### TASK GOAL
Please output exactly the lines of the material from the first through the line containing "return root, (root + tip) / 2 + arrow(side", and nothing more.

----

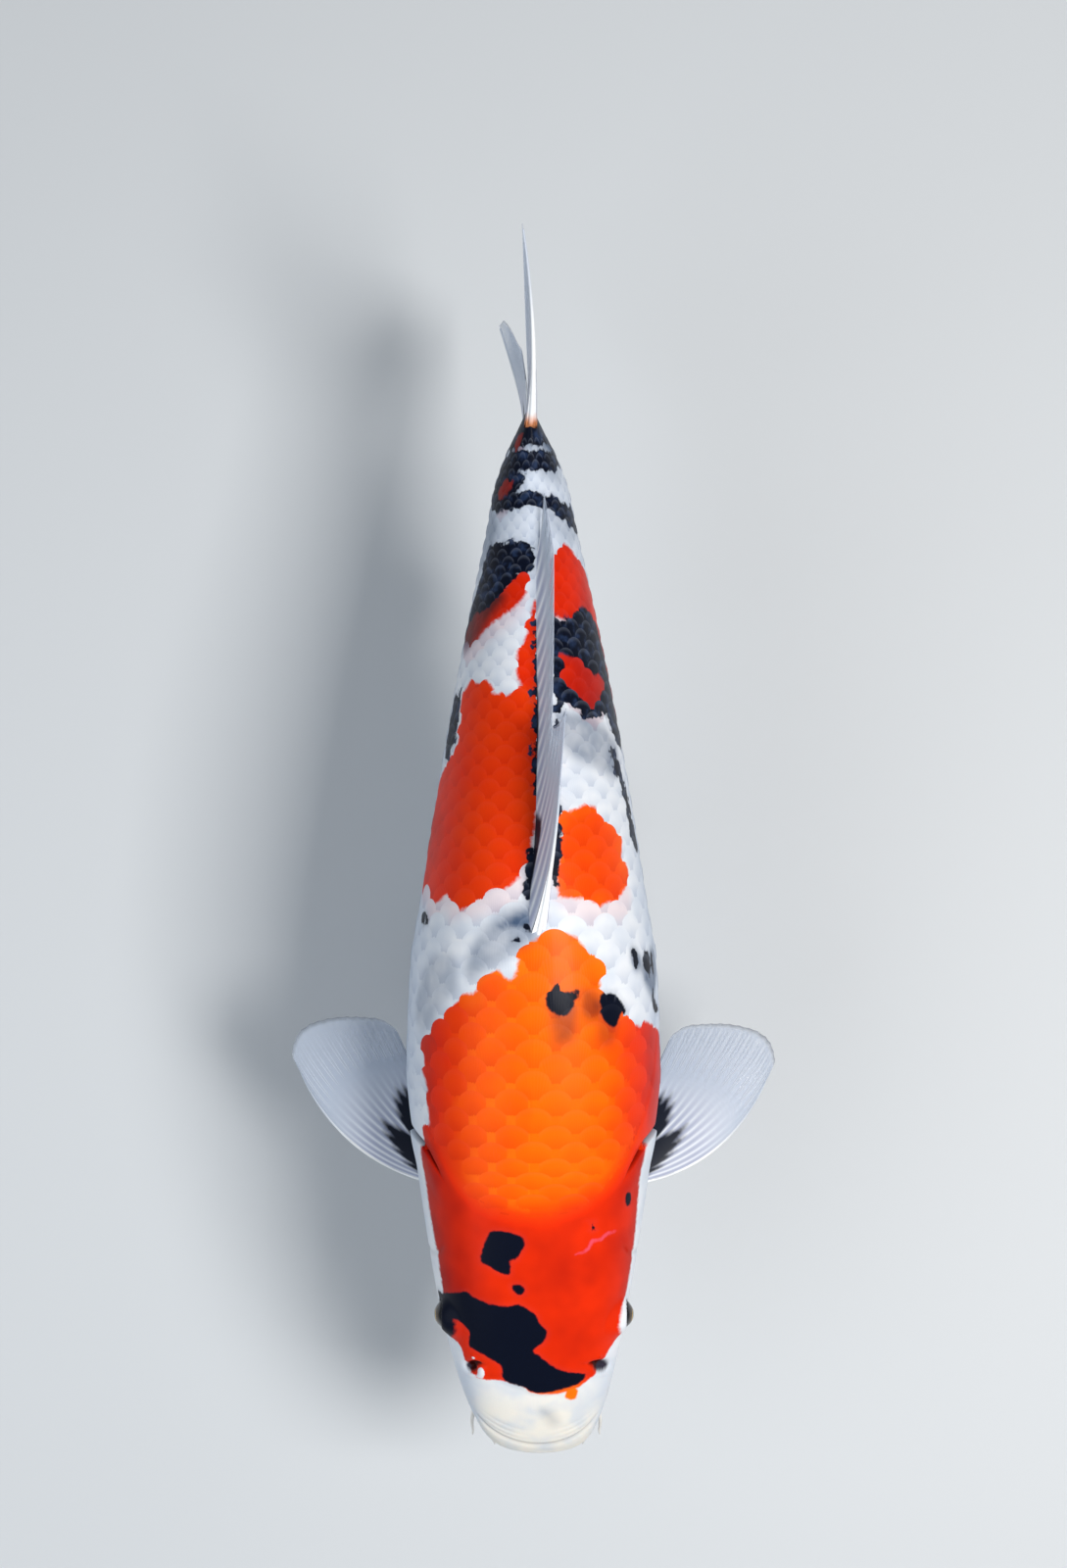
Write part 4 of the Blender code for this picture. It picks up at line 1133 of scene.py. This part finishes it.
def anal_fan(q):
    length = 0.064 - 0.026 * q - 0.012 * np.maximum(0, 1 - 2.5 * q)
    fall = np.radians(52 - 22 * q)
    root = body_point(0.772 + 0.062 * q, 180, -ROOT_DEPTH)
    tip = root + arrow(-0.004 * q, np.cos(fall) * length, -np.sin(fall) * length)
    return root, (root + tip) / 2 + [0, 0.004, -0.005], tip


def pelvic_fan(side):
    def fan(q):
        root = body_point(0.492 + 0.014 * q, side * (148 + 9 * q), -ROOT_DEPTH)
        length = 0.074 - 0.022 * q * q - 0.008 * np.maximum(0, 1 - 3 * q)
        sweep = np.radians(30 - 28 * q)
        out = arrow(side * np.sin(sweep) * 0.72, np.cos(sweep), -0.42 - 0.10 * q)
        tip = root + out / np.linalg.norm(out, axis=1, keepdims=True) * length[:, None]
        return root, (root + tip) / 2 + arrow(side * 0.004 * (1 - q), 0, -0.003), tip

    return fan


# The pectoral fin's margin: place along it, out from the midline, back from the snout
PECTORAL_MARGIN = np.array([
    (0.00, 138.0, 213.0),
    (0.12, 142.0, 222.0),
    (0.26, 139.0, 233.0),
    (0.42, 128.0, 241.0),
    (0.62, 110.0, 244.0),
    (0.82, 93.0, 243.0),
    (0.94, 82.0, 237.0),
    (1.00, 77.5, 228.0),
])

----

### EXERCISE RESPONSE
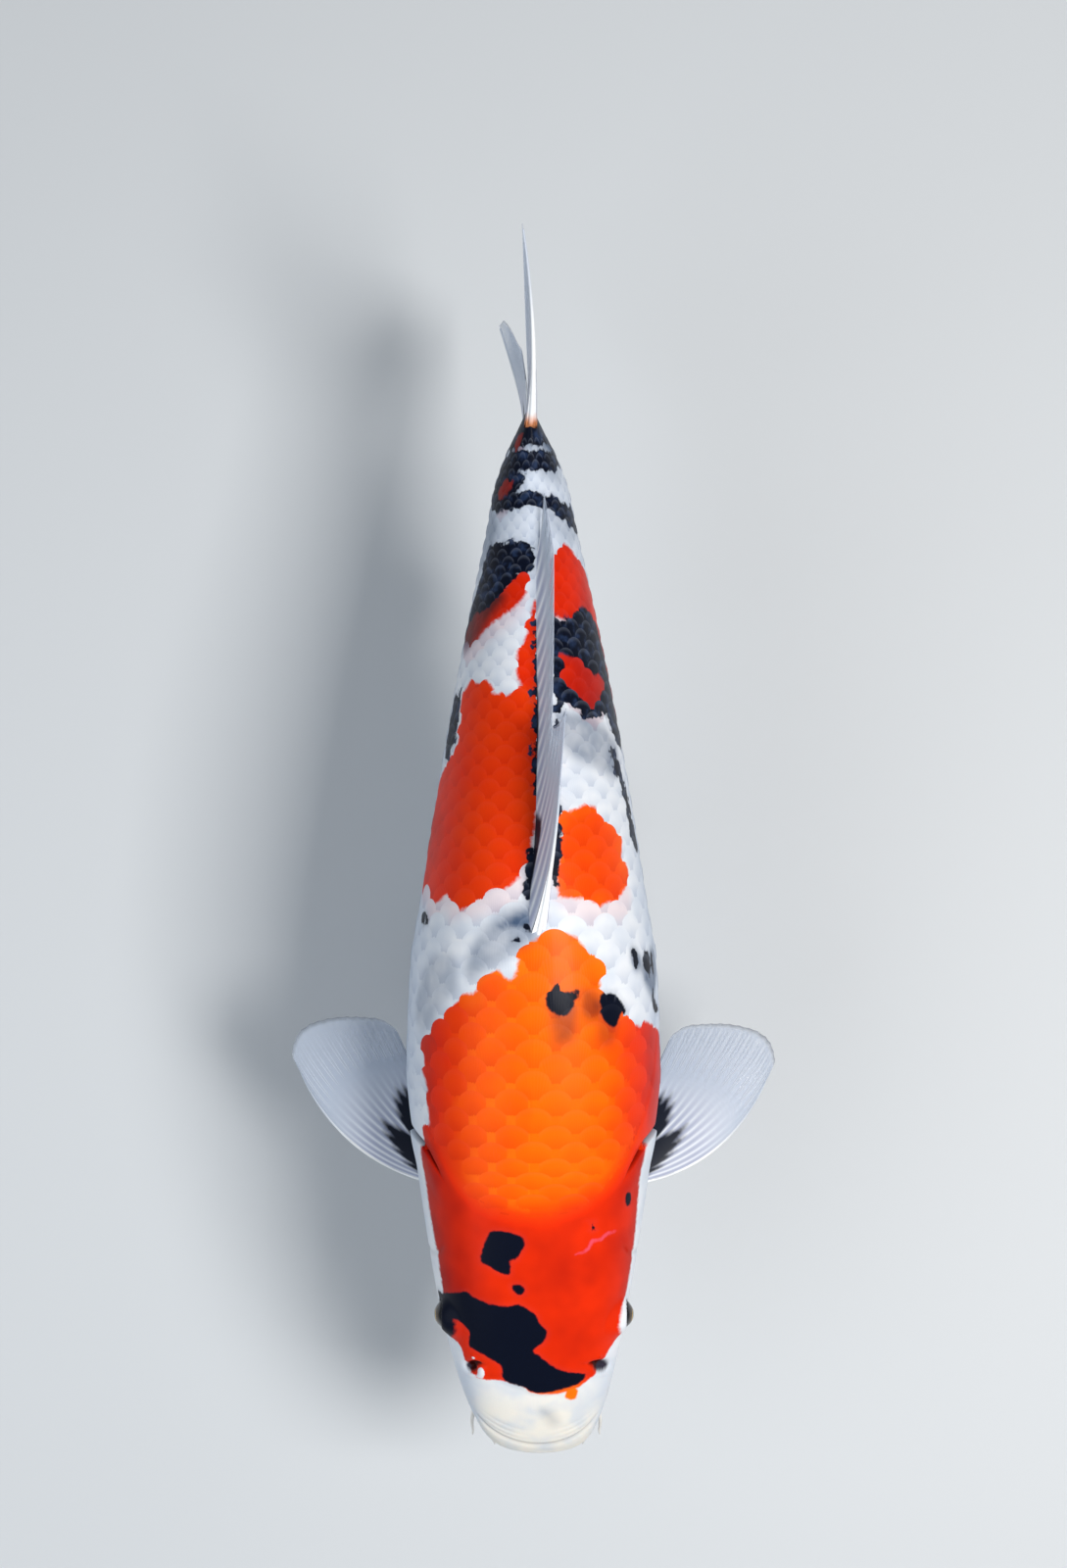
Write part 4 of the Blender code for this picture. It picks up at line 1133 of scene.py. This part finishes it.
def anal_fan(q):
    length = 0.064 - 0.026 * q - 0.012 * np.maximum(0, 1 - 2.5 * q)
    fall = np.radians(52 - 22 * q)
    root = body_point(0.772 + 0.062 * q, 180, -ROOT_DEPTH)
    tip = root + arrow(-0.004 * q, np.cos(fall) * length, -np.sin(fall) * length)
    return root, (root + tip) / 2 + [0, 0.004, -0.005], tip


def pelvic_fan(side):
    def fan(q):
        root = body_point(0.492 + 0.014 * q, side * (148 + 9 * q), -ROOT_DEPTH)
        length = 0.074 - 0.022 * q * q - 0.008 * np.maximum(0, 1 - 3 * q)
        sweep = np.radians(30 - 28 * q)
        out = arrow(side * np.sin(sweep) * 0.72, np.cos(sweep), -0.42 - 0.10 * q)
        tip = root + out / np.linalg.norm(out, axis=1, keepdims=True) * length[:, None]
        return root, (root + tip) / 2 + arrow(side * 0.004 * (1 - q), 0, -0.003), tip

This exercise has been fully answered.